Determine what effect, if any, the reengineering effort had on the incidence behavioral problems and staff turnover. i.e To determine if the reengineering effort changed the critical incidence rate. Is there evidence that the critical incidence rate
improved?

## DATA AVAILABLE:

The data set contains 20 months of data; the first 13 months were prior to reengineering. The variables in the data include:

     Reengineer: Whether the month was before (Prior) or after (Post) reengineering
     Employee Turnover: The percentage of employees who quit in a given month, out of the total number of employees
     TRFF(%): The percentage of residents who were temporarily removed from the facility, out of the total number of residents
     CI (%): The percentage of critical incident reports written that month, out of the total number of residents
    
#### Import Libraries    

In [1]:
import numpy as np
import pandas as pd
import matplotlib.pyplot as plt
import scipy.stats as stats
import seaborn as sns
from scipy import stats

%matplotlib inline

In [2]:
treatment_data= pd.read_csv('Treatment_Facility.csv')
treatment_data                            

Unnamed: 0,Month,Reengineer,Employee_Turnover,VAR4,VAR5
0,1,Prior,0.0,24.390244,42.682927
1,2,Prior,6.0606,19.354839,25.806452
2,3,Prior,12.1212,35.087719,146.19883
3,4,Prior,3.3333,18.404908,110.429448
4,5,Prior,12.9032,17.964072,23.952096
5,6,Prior,9.6774,41.176471,47.058824
6,7,Prior,11.7647,13.422819,0.0
7,8,Prior,11.4286,31.25,25.0
8,9,Prior,23.0769,17.241379,132.183908
9,10,Prior,15.0,16.574586,16.574586


In [8]:
usage = "VAR5"

In [14]:
Prior= treatment_data.loc[treatment_data.Reengineer=='Prior',usage]
Post= treatment_data.loc[treatment_data.Reengineer=='Post',usage]

In [12]:
def check_normality(data):
    test_stat_normality, p_value_normality=stats.shapiro(data)
    print("p value:%.4f" % p_value_normality)
    if p_value_normality <0.05:
        print("Reject null hypothesis >> The data is not normally distributed")
    else:
        print("Fail to reject null hypothesis >> The data is normally distributed")  

In [13]:
def check_variance_homogeneity(group1, group2):
    test_stat_var, p_value_var= stats.levene(group1,group2)
    print("p value:%.4f" % p_value_var)
    if p_value_var <0.05:
        print("Reject null hypothesis >> The variances of the samples are different.")
    else:
        print("Fail to reject null hypothesis >> The variances of the samples are same.")
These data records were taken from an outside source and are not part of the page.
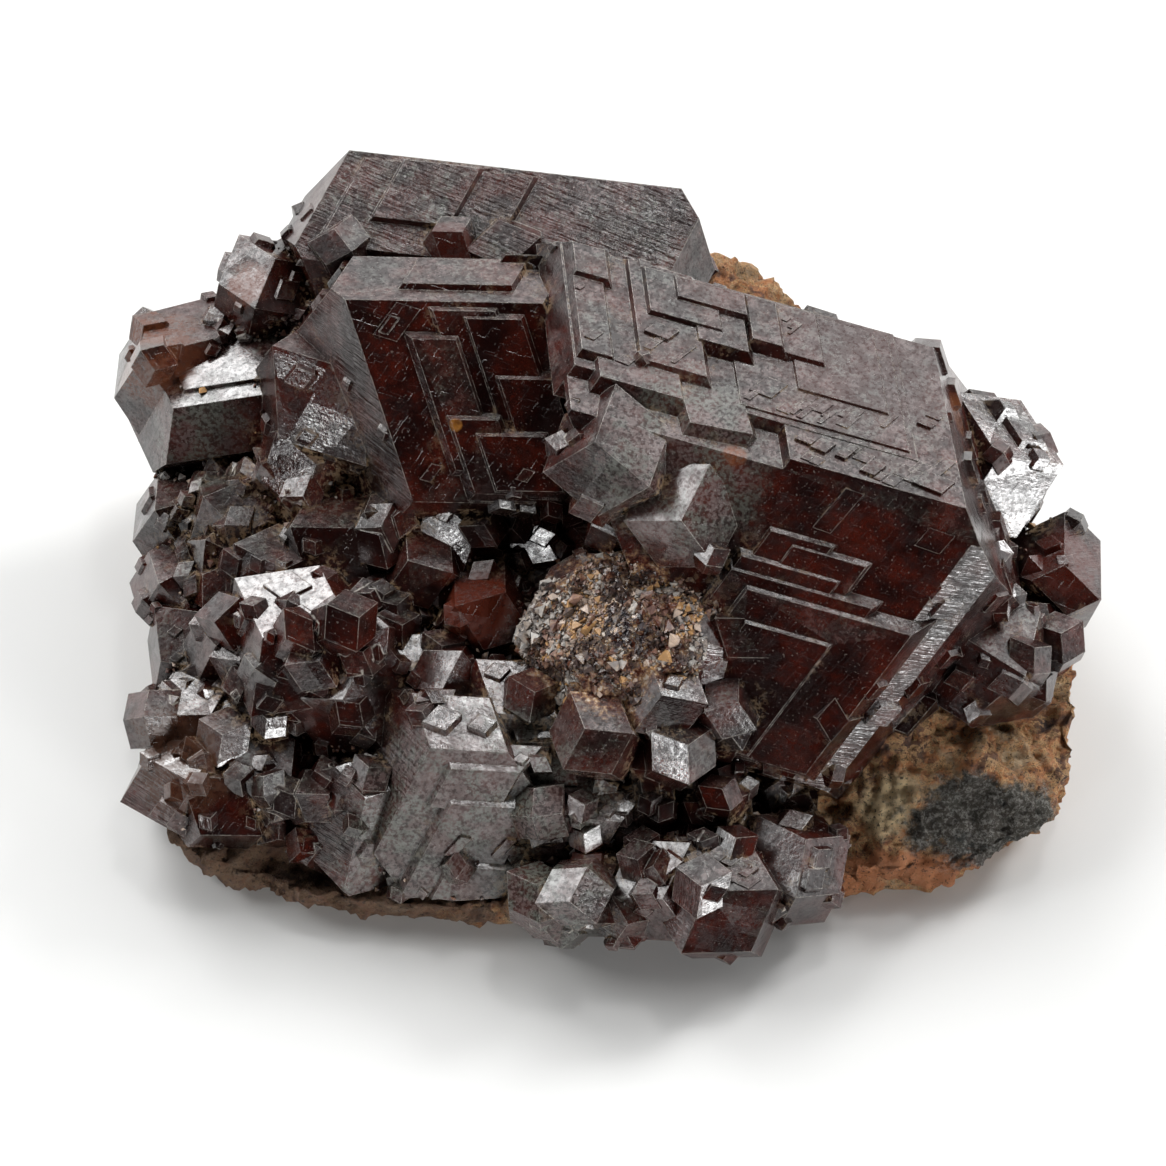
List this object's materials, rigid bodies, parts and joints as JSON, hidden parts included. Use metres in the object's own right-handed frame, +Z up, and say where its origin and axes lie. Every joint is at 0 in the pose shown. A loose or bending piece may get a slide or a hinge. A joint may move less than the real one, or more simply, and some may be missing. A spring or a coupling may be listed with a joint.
{
  "type": "mali garnet cluster",
  "caption": "Mineral specimen: dark red-brown Mali garnets, stepped and grown into one mass, on a piece of orange-brown matrix rock cut off flat below.",
  "frame": {"origin": "on the flat resting face, below the middle of the cluster", "axes": "+Z up from the resting face, +X to the right seen from the best side, +Y away from it"},
  "size_m": [0.061, 0.0464, 0.0265],
  "materials": {
    "dark_garnet": "nearly opaque dark red-brown crystal, satin to glassy, with growth lines",
    "weathered_rock": "rough, weathered orange-brown to black"
  },
  "bodies": {
    "root": {"garnet_crystals": "dark_garnet", "matrix_rock": "weathered_rock"}
  },
  "joints": []
}
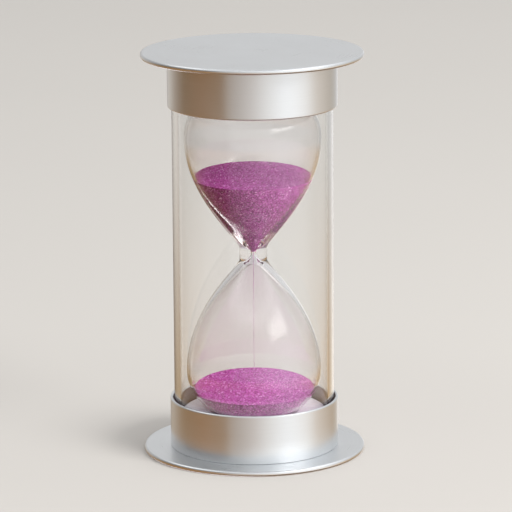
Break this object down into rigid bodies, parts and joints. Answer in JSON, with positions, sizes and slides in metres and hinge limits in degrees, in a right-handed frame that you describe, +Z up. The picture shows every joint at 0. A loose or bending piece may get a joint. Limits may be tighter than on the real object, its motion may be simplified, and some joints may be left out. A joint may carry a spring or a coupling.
{
  "type": "hourglass",
  "caption": "Round sand timer: a two-bulb glass vial of coloured sand inside a clear tube, held between two flanged metal caps.",
  "frame": {"origin": "centre of the base plate's underside, where the timer stands", "axes": "+Z up along the timer's axis of revolution, +X to the right and -Y towards the viewer"},
  "size_m": [0.08, 0.08, 0.1464],
  "materials": {
    "metal": "satin silver, turned lines on the plates and fine brushing round the cups",
    "tube": "clear, polished",
    "vial": "clear blown glass",
    "sand": "fine dyed sand, matte with a slight sparkle",
    "foam": "matte white foam",
    "rubber": "matte moulded rubber",
    "bond": "adhesive film"
  },
  "bodies": {
    "root": {"bottom_plate": "metal", "bottom_collar": "metal", "bottom_bond_disc": "bond", "bottom_foam_pad": "foam", "top_plate": "metal", "top_collar": "metal", "top_bond_disc": "bond", "top_foam_pad": "foam", "outer_tube": "tube", "glass_vial": "vial", "fill_plug": "rubber", "upper_sand": "sand", "sand_stream": "sand", "lower_sand": "sand"}
  },
  "joints": []
}
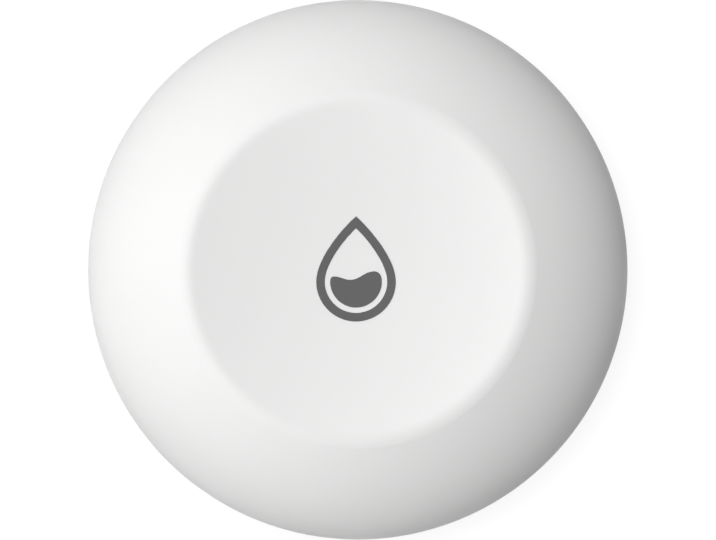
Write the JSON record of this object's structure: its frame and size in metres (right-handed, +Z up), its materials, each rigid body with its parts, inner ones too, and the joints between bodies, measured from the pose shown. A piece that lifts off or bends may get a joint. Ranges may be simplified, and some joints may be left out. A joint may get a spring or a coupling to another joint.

### 1. Defining Hypothesis

To determine if the reengineering effort changed the critical incidence rate. Is there evidence that the critical incidence rate
improved?

    H₀: μ₁=μ₂ or The mean of the samples is the same.
    H₁: At least one of them is different.
    
The performance of the methods by using a 0.05 significance level. the hypothesis testing to check whether there is a difference between the performance of the methods by using a 0.05 significance level.

### 2. Assumption Check

    H₀: The data is normally distributed.
    H₁: The data is not normally distributed.

    H₀: The variances of the samples are the same.
    H₁: The variances of the samples are different.    

In [15]:
check_normality(Prior)
check_normality(Post)

p value:0.0328
Reject null hypothesis >> The data is not normally distributed
p value:0.9451
Fail to reject null hypothesis >> The data is normally distributed


In [16]:
check_variance_homogeneity(Prior, Post)

p value:0.0575
Fail to reject null hypothesis >> The variances of the samples are same.


### 3. Selecting the Proper Test

In [21]:
ttest,p_value = stats.ttest_ind(Prior,Post)
print("p value:%.8f" % p_value)

if p_value <0.05:
    print("Reject null hypothesis")
else:
    print("Fail to reject null hypothesis")

p value:0.12091989
Fail to reject null hypothesis


### 4. Decision and Conclusion

we observe a p-value of 0.120920 which is higher than significance level. This prove that there is no change in critical incidence rate.